The Great Abdication: Supreme Court Retreats
For decades, those fighting against extreme partisan gerrymandering looked to the federal courts as a potential referee. That hope was extinguished in 2019. In the landmark case Rucho v. Common Cause, the U.S. Supreme Court, in a 5-4 decision, declared that partisan gerrymandering claims were "political questions" beyond the jurisdiction of federal courts.

Chief Justice John Roberts, writing for the majority, argued that while extreme gerrymandering is "incompatible with democratic principles," the courts had no manageable constitutional standard to decide when a map crosses the line from acceptable politics into unconstitutional partisanship.

As analyzed by publications like Governing, this was not a minor legal tweak; it was a seismic abdication. The Supreme Court effectively washed its hands of the issue, removing a major federal guardrail that had, for years, loomed as a potential check on state legislatures. The decision was a monumental victory for the "state control" side of the federalism ledger. It sent a clear message: if you want to challenge a partisan gerrymander, do not come knocking on the federal courthouse door. The fight was now a purely state-level affair.
State Courts on the Front Lines
The immediate consequence of the Rucho decision was a dramatic shift in legal strategy. With federal courts out of the picture, voting rights advocates and Democratic-aligned groups turned their attention to the 50 state constitutions and the state supreme courts that interpret them. They found fertile ground. Many state constitutions contain "free and fair elections" clauses or other provisions that lawyers could argue offer more robust protections against gerrymandering than the U.S. Constitution.
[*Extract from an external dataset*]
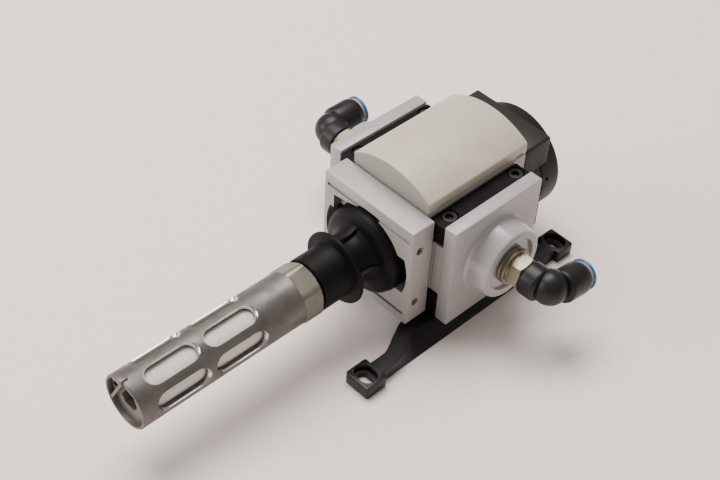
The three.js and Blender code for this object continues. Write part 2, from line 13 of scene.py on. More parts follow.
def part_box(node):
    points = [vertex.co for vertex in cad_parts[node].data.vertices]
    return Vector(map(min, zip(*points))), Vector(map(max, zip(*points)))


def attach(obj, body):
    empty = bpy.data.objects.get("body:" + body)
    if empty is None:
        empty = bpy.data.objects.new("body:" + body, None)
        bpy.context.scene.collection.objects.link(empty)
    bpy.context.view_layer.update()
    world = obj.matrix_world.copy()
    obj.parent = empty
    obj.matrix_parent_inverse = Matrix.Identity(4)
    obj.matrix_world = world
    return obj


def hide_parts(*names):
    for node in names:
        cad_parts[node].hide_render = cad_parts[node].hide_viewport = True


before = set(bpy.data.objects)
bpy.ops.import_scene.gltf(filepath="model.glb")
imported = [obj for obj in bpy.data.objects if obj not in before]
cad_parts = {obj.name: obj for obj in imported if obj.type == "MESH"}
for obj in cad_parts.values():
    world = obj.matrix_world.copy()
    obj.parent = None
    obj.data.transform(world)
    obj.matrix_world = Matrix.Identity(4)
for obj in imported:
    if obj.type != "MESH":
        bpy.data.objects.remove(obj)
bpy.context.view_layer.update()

# ---------------------------------------------------------------- sizes, in millimetres
MM = 0.001
FRONT_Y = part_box("front_block")[0].y / MM
AXIS_Z = (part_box("rotary_knob")[0].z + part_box("rotary_knob")[1].z) / 2 / MM
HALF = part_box("front_block")[1].x / MM
BASE_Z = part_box("front_block")[0].z / MM
TOP_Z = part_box("front_block")[1].z / MM
BLOCK_REAR = 14.55
BODY_REAR = 86
HOUSING_FRONT = 86.3
HOUSING_REAR = 105.4
COVER_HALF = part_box("front_cover")[1].x / MM
COVER_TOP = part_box("front_cover")[1].z / MM
COVER_WALL_TOP = 80.4
KNOB_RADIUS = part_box("rotary_knob")[1].x / MM
KNOB_FRONT = 100.2
KNOB_REAR = 114.3
GRIP_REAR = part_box("rotary_knob")[1].y / MM - FRONT_Y
TIP_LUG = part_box("silencer_body")[0].y / MM - FRONT_Y
SILENCER_TIP = TIP_LUG + 1.1
HEX_START = -52.2
HEX_END = -40.1
SILENCER_RADIUS = 14.25
PORT_Y = 46.9
PLATE_Y = (15.7, 78.1)
PLATE_Z = (10.1, 73.3)
PLATE_X = (36.6, 44.1)
PAD_Z = (27, 59)
BOSS_RIM = 56.4
ELBOW_X = 82
CORNER_RADIUS = 9.4
CORNER_INSET = 3.1
ELBOW_TURN = {"right": -9.4, "left": 0}
ON_AXIS = (0, 0, AXIS_Z)
ON_PORT = (0, PORT_Y, AXIS_Z)
ON_TUBE = (ELBOW_X, 0, AXIS_Z)


# ---------------------------------------------------------------- mesh helpers
def temporary(bm, name="shape"):
    """A scene object, still in millimetres, from a bmesh."""
    bmesh.ops.recalc_face_normals(bm, faces=bm.faces)
    mesh = bpy.data.meshes.new(name)
    bm.to_mesh(mesh)
    bm.free()
    obj = bpy.data.objects.new(name, mesh)
    bpy.context.scene.collection.objects.link(obj)
    return obj


def apply_modifiers(obj):
    graph = bpy.context.evaluated_depsgraph_get()
    mesh = bpy.data.meshes.new_from_object(obj.evaluated_get(graph))
    obj.modifiers.clear()
    obj.data = mesh
    return obj


def combine(obj, operation, tools):
    for tool in tools:
        modifier = obj.modifiers.new("combine", "BOOLEAN")
        modifier.object = tool
        modifier.operation = operation
        modifier.solver = "EXACT"
        apply_modifiers(obj)
        bpy.data.objects.remove(tool)
    return obj


def cut(obj, *tools):
    return combine(obj, "DIFFERENCE", tools)


def fuse(obj, *tools):
    return combine(obj, "UNION", tools)


def soften(obj, width, segments=2, angle=30):
    """Rounds every edge sharper than the angle."""
    modifier = obj.modifiers.new("soften", "BEVEL")
    modifier.width = width
    modifier.segments = segments
    modifier.limit_method = "ANGLE"
    modifier.angle_limit = math.radians(angle)
    return apply_modifiers(obj)


def loft(rings):
    """A skin through rings of points, with its two ends capped."""
    bm = bmesh.new()
    rows = [[bm.verts.new(point) for point in ring] for ring in rings]
    count = len(rows[0])
    for low, high in zip(rows, rows[1:]):
        for k in range(count):
            n = (k + 1) % count
            bm.faces.new((low[k], low[n], high[n], high[k]))
    bm.faces.new(rows[0])
    bm.faces.new(rows[-1])
    return temporary(bm)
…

This strategy quickly bore fruit. In the redistricting cycle following the 2020 Census, state supreme courts in states like North Carolina, Pennsylvania, and Ohio emerged as the new sheriffs in town. They struck down maps passed by Republican-controlled legislatures, ruling that the maps were such extreme partisan gerrymanders that they violated their state constitutions.
For a moment, it seemed a new guardrail had been established. If the federal referee had left the field, the state-level referee was stepping up to call fouls. These state courts, suddenly thrust into the national spotlight, became the most important arbiters of what constitutes a fair map in American politics.
Legislative War on the Judiciary
When state courts rule against legislative actions, legislatures often respond by reassessing judicial authority. Following losses in court over redistricting, legislatures in several states have taken steps that alter the relationship between the two branches. This dynamic is detailed in reports like "Legislative Assaults on State Courts" from the Brennan Center for Justice. The documented legislative actions have a stated goal of rebalancing power. These methods have included:
- Impeachment and Removal: In states like Pennsylvania and North Carolina, legislators have initiated proceedings to impeach state supreme court justices following controversial redistricting decisions. This process is presented as a constitutional check on judicial overreach.
- Jurisdiction Stripping: Lawmakers have introduced bills to remove the authority of state courts to hear cases on specific topics, such as redistricting. This seeks to define the limits of what courts can and cannot rule on.
- Altering Court Composition: In states such as Utah, legislatures have passed laws to change how judges are selected or to alter the size of courts. The stated purpose is to ensure the judiciary reflects the state's values and is accountable to the elected branches.
These actions change the established separation of powers at the state level. Legal disputes that were once settled by judges are now being addressed through a political process involving legislative action.
Washington Failed to Establish a National Standard
While these issues were being decided in the states, a parallel debate over federal election laws took place in Washington, D.C. Democrats and allied groups advocated for legislation, most notably the For the People Act and the John Lewis Voting Rights Advancement Act.
These bills sought to create a uniform set of rules for federal elections nationwide. Key provisions included mandates for automatic voter registration, universal no-excuse absentee voting, and a federal ban on partisan gerrymandering. This represented a push for national standards to take precedence over varying state laws.
These efforts ultimately failed to pass Congress. They faced unified Republican opposition based on the principle that the bills represented federal overreach into a traditional state function. Procedural rules, including the Senate filibuster, were used to block the legislation. In the absence of a new federal law, the authority to set rules for voting and redistricting remains with the individual states.
Wrap Up
These interlocking trends result in a decentralized system for setting election rules. With federal courts deferring to the states and Congress not passing national standards, the legal landscape is defined by varied state-level approaches. The result is a patchwork of 50 different legal frameworks, each established by its own state's political and judicial processes.
This is federalism in practice. The ongoing contests over jurisdiction in state legislatures and courtrooms are not an abstract debate; they are the mechanism by which political authority is allocated and defined in the American system. These state-level outcomes will set the terms for the next redistricting cycle following the 2030 census, where the practical effects of these different rules will be fully applied.